Among the biggest problems faced by small business is the management of cash flow. Issues often occur due to unforseen situations such as a downturn in trading or through personal circumstances of the business owner. The demand for prompt payment from creditors, suppliers and employees can often see owners struggling to meet their obligations. If this is an ongoing issue then despite the businesses potential, it will surely fail.
 
From a borrower’s perspective access to capital for a short period of time can be very useful, especially for property investors or small businesses needing irregular cash-flow support.
 
The key issue is that unless you have a long term relationship established with a high street bank and can anticipate your cash flow needs ahead of time it is extremely difficult to arrange quick access to funds. Even if it can be organised, most long term lenders will lock a borrower into a fixed term and penalise for early repayment. For most, cash needs are sudden and short-term in nature therefore a more flexible option is necessary.
 
There are two types of short-term loan, both of which are usually secured against an asset as protection to the lender from loss in the event a borrower cannot repay.
 
  1. A Bridging Loan - as the name suggests, it is designed to bridge a gap in time until an alternate funding source is available.
  2. Line-of-credit loan – this can be drawn down and repaid as often as necessary and with interest and fees paid only when the loan is drawn down.
 
Both loan types can be useful in any number of situations. Some of the common scenarios include:
·        Purchase of a new property when the sale of an existing property has not yet settled.
·        Business operators seeking to fill a cash-flow gap when taking on a new account
·        Builders and developers seeking to release funds to support development projects.
·        Businesses requiring funds to pay urgent debts (such as tax) which can then be repaid to the lender over several months
It should be noted that the role of a short term lender is to ensure they solve a client’s need without causing financial hardship.
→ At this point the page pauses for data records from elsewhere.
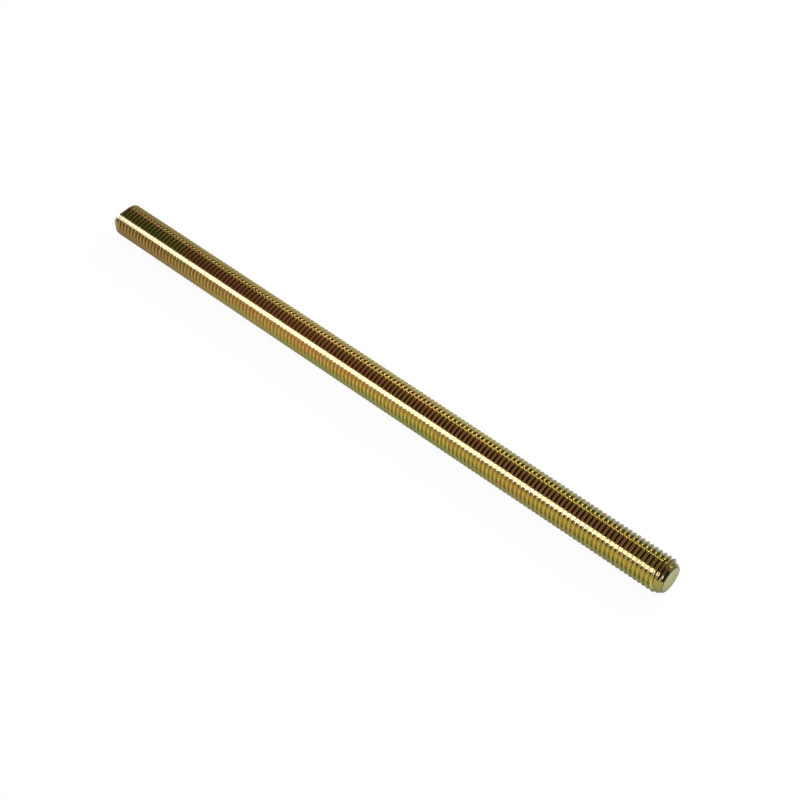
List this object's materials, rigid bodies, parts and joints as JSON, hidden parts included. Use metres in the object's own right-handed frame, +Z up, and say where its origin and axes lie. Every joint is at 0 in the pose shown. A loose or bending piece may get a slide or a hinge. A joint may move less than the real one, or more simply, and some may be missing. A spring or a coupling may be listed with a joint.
{
  "type": "threaded rod",
  "caption": "Fully threaded round rod with a right-hand thread, chamfered square at one end and cut on a slant at the other, for nuts or tapped holes.",
  "frame": {"origin": "on the rod's axis, halfway between its ends", "axes": "+X along the rod towards the square chamfered end, +Z up, with the slanted cut at the -X end facing up and out"},
  "size_m": [0.381, 0.019, 0.019],
  "materials": {
    "plated_steel": "zinc plated with a golden, iridescent yellow passivation, bright"
  },
  "bodies": {
    "root": {"threaded_rod": "plated_steel"}
  },
  "joints": []
}
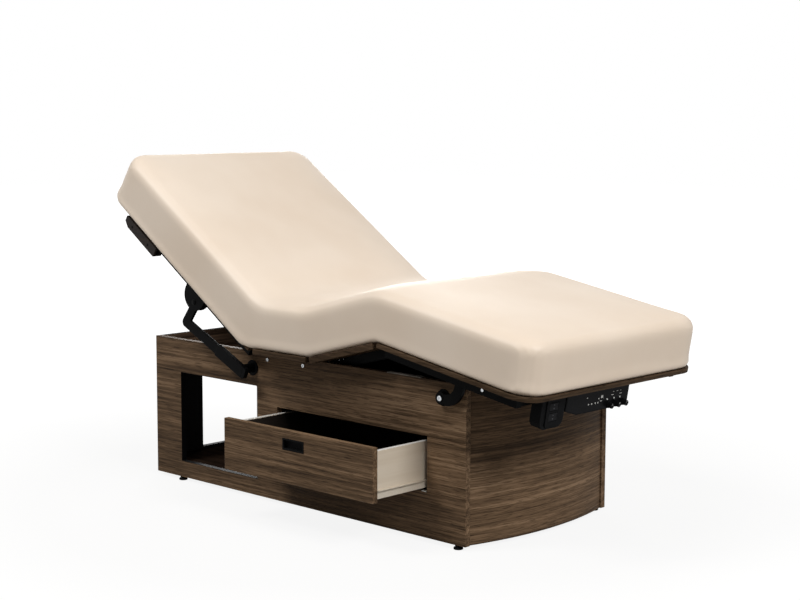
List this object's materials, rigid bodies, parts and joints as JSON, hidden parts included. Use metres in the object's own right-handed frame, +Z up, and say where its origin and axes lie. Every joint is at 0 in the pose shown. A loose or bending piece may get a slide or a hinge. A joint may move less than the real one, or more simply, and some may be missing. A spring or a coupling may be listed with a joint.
{
  "type": "spa bed with cabinet base",
  "caption": "Padded spa bed with motorised back and leg sections on a walnut-veneered cabinet with a drawer and a leg-room bay.",
  "frame": {"origin": "on the floor under the middle of the cabinet", "axes": "+Z up, +X towards the foot end of the bed, -Y towards the side with the drawer"},
  "size_m": [1.7321, 0.8912, 1.0186],
  "materials": {
    "walnut_veneer": "satin",
    "dark_board": "matte",
    "deck_board": "matte",
    "cream_board": "satin",
    "upholstery": "satin",
    "black_steel": "satin",
    "bright_steel": "brushed",
    "cream_steel": "satin",
    "black_plastic": "matte",
    "white_nylon": "satin",
    "pale_rubber": "matte",
    "lamp_lens": "gloss"
  },
  "bodies": {
    "cabinet": {"near_side_panel": "walnut_veneer", "far_side_panel": "walnut_veneer", "head_panel": "walnut_veneer", "foot_panel": "walnut_veneer", "floor_panel": "dark_board", "top_shelf": "walnut_veneer", "shelf_edge_strip": "black_plastic", "partition_panel": "dark_board", "drawer_divider": "dark_board", "machine_deck": "dark_board", "levelling_glides": "black_plastic", "shaft_bushes": "black_plastic", "seat_frame": "black_steel", "frame_bolts": "bright_steel", "seat_deck": "deck_board", "seat_cushion": "upholstery", "hinge_pins": "bright_steel", "leg_rest_strips": "pale_rubber", "mains_inlet": "black_plastic", "back_actuator": "black_plastic", "leg_actuator": "black_plastic", "actuator_saddles": "black_steel", "slide_cabinet_rails": "bright_steel"},
    "back_section": {"back_deck": "deck_board", "back_frame": "black_steel", "back_cushion": "upholstery", "back_brackets": "black_steel", "bracket_pins": "black_steel", "cradle_receiver": "dark_board"},
    "arm_carrier": {"back_arm_shaft": "black_steel", "arm_sleeves": "black_steel"},
    "arm_bars": {"bent_arms": "black_steel"},
    "back_drive": {"back_rod": "bright_steel"},
    "thigh_section": {"thigh_deck": "deck_board", "thigh_frame": "black_steel", "thigh_cushion": "upholstery"},
    "leg_section": {"leg_deck": "deck_board", "leg_frame": "black_steel", "leg_cushion": "upholstery", "leg_pins": "bright_steel", "control_box": "black_plastic", "indicator_lights": "lamp_lens", "handset_holster": "black_plastic"},
    "leg_arm_set": {"leg_arm_shaft": "black_steel", "leg_arms": "black_steel", "leg_arm_bolts": "bright_steel"},
    "leg_drive": {"leg_rod": "bright_steel"},
    "knob_a": {"control_knob_1": "black_plastic"},
    "knob_b": {"control_knob_2": "black_plastic"},
    "knob_c": {"control_knob_3": "black_plastic"},
    "hand_control": {"handset": "black_plastic"},
    "back_switch": {"back_rocker": "black_plastic"},
    "leg_switch": {"leg_rocker": "black_plastic"},
    "drawer": {"drawer_front": "walnut_veneer", "drawer_pull": "black_plastic", "drawer_walls": "cream_board", "drawer_bottom": "dark_board", "slide_drawer_rails": "cream_steel"},
    "mouth_rollers": {"slide_front_rollers": "white_nylon"},
    "tail_rollers": {"slide_rear_rollers": "white_nylon"}
  },
  "joints": [
    {"name": "back_tilt", "type": "hinge", "parent": "cabinet", "child": "back_section", "pos_m": [-0.133, 0, 0.458], "axis": [0, 1, 0], "range_deg": [-34, 26]},
    {"name": "arm_swing", "type": "hinge", "parent": "cabinet", "child": "arm_carrier", "pos_m": [-0.19, 0, 0.3955], "axis": [0, 1, 0], "range_deg": [-38, 29.1]},
    {"name": "arm_slide", "type": "slide", "parent": "arm_carrier", "child": "arm_bars", "axis": [-0.9021, 0, 0.4315], "range_m": [-0.0503, 0.0385]},
    {"name": "back_rod_slide", "type": "slide", "parent": "cabinet", "child": "back_drive", "axis": [-1, 0, 0], "range_m": [-0.0363, 0.0278]},
    {"name": "thigh_lift", "type": "hinge", "parent": "cabinet", "child": "thigh_section", "pos_m": [0.118, 0, 0.458], "axis": [0, -1, 0], "range_deg": [-15.1, 0]},
    {"name": "knee_fold", "type": "hinge", "parent": "thigh_section", "child": "leg_section", "pos_m": [0.38061, 0, 0.52886], "axis": [0, -1, 0], "range_deg": [0, 24.95]},
    {"name": "leg_arm_swing", "type": "hinge", "parent": "cabinet", "child": "leg_arm_set", "pos_m": [0.572, 0, 0.403], "axis": [0, -1, 0], "range_deg": [-20.9, 0]},
    {"name": "leg_rod_slide", "type": "slide", "parent": "cabinet", "child": "leg_drive", "axis": [1, 0, 0], "range_m": [-0.0186, 0]},
    {"name": "drawer_slide", "type": "slide", "parent": "cabinet", "child": "drawer", "axis": [0, -1, 0], "range_m": [-0.204, 0.136]},
    {"name": "mouth_roller_spin", "type": "hinge", "parent": "cabinet", "child": "mouth_rollers", "pos_m": [0.2135, -0.2767, 0.1598], "axis": [1, 0, 0], "range_deg": [-1300, 868]},
    {"name": "tail_roller_spin", "type": "hinge", "parent": "drawer", "child": "tail_rollers", "pos_m": [0.2135, -0.071, 0.1598], "axis": [1, 0, 0], "range_deg": [-1300, 868]},
    {"name": "knob_a_turn", "type": "hinge", "parent": "leg_section", "child": "knob_a", "pos_m": [0.87492, 0.008, 0.38259], "axis": [0.9854, 0, -0.1702], "range_deg": [-135, 135]},
    {"name": "knob_b_turn", "type": "hinge", "parent": "leg_section", "child": "knob_b", "pos_m": [0.87492, 0.04, 0.38259], "axis": [0.9854, 0, -0.1702], "range_deg": [-135, 135]},
    {"name": "knob_c_turn", "type": "hinge", "parent": "leg_section", "child": "knob_c", "pos_m": [0.87492, 0.072, 0.38259], "axis": [0.9854, 0, -0.1702], "range_deg": [-135, 135]},
    {"name": "handset_slide", "type": "slide", "parent": "leg_section", "child": "hand_control", "axis": [0.9854, 0, -0.1702], "range_m": [0, 0.08]},
    {"name": "back_switch_rock", "type": "hinge", "parent": "hand_control", "child": "back_switch", "pos_m": [0.87984, -0.2305, 0.40985], "axis": [0, 1, 0], "range_deg": [-8, 8], "stiffness_Nm_per_rad": 0.2},
    {"name": "leg_switch_rock", "type": "hinge", "parent": "hand_control", "child": "leg_switch", "pos_m": [0.87507, -0.2305, 0.38226], "axis": [0, 1, 0], "range_deg": [-8, 8], "stiffness_Nm_per_rad": 0.2}
  ],
  "couplings": [
    {"joint": "arm_swing", "follows": "back_tilt", "ratio": 1.117},
    {"joint": "arm_slide", "follows": "back_tilt", "m_per_rad": 0.0847},
    {"joint": "back_rod_slide", "follows": "back_tilt", "m_per_rad": 0.0611},
    {"joint": "knee_fold", "follows": "thigh_lift", "ratio": -1.649},
    {"joint": "leg_arm_swing", "follows": "thigh_lift", "ratio": 1.3772},
    {"joint": "leg_rod_slide", "follows": "thigh_lift", "m_per_rad": 0.0695},
    {"joint": "mouth_roller_spin", "follows": "drawer_slide", "rad_per_m": 111.11},
    {"joint": "tail_roller_spin", "follows": "drawer_slide", "rad_per_m": 111.11}
  ]
}
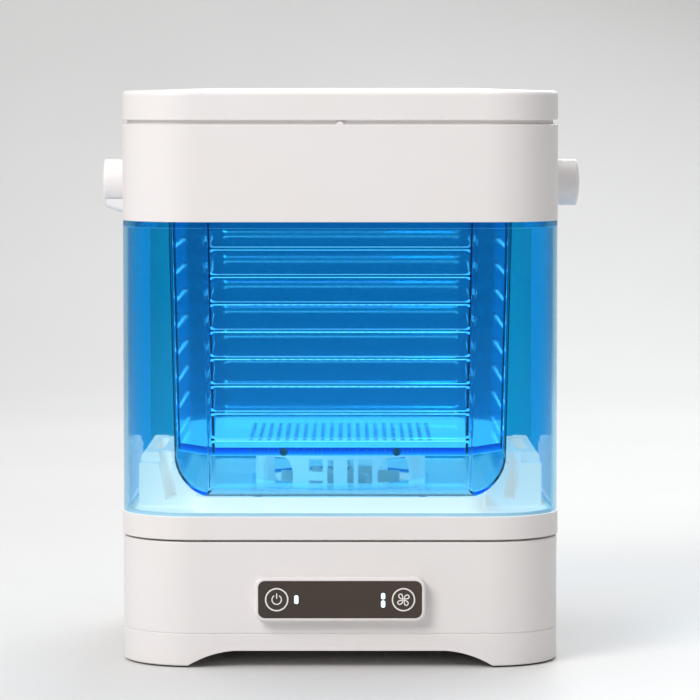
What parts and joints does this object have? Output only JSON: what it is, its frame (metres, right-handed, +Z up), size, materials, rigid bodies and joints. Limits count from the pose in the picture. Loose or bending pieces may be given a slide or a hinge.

The need for fast access to funds presents lenders with a number of challenges. The first is to ensure that all money lent is secured, which has to be done in a timely fashion, often with little prior knowledge of the client. It is the aim of short term lenders to provide such flexibility and cost effective support whilst at the same time managing their risk.
 
In addition to the traditional property secured bridging finance products, Commerce Credit is a nationwide company able to provide smaller bridging loans secured against motor vehicles. These vehicle secured facilities can be very cost effective for loan amounts under 100,000. They are particularly useful for small transport operators seeking options to manage their cash-flow or small business operators without sufficient equity in a property to use as security.
 
This is just one example of the innovative products being developed for small business owners. Andrew Way, director of Commerce Credit notes that this trend is likely to continue “Many short term lenders have become a great deal more sophisticated in recent years. We see this continuing, as private lenders compete to serve this growing sector of the market.”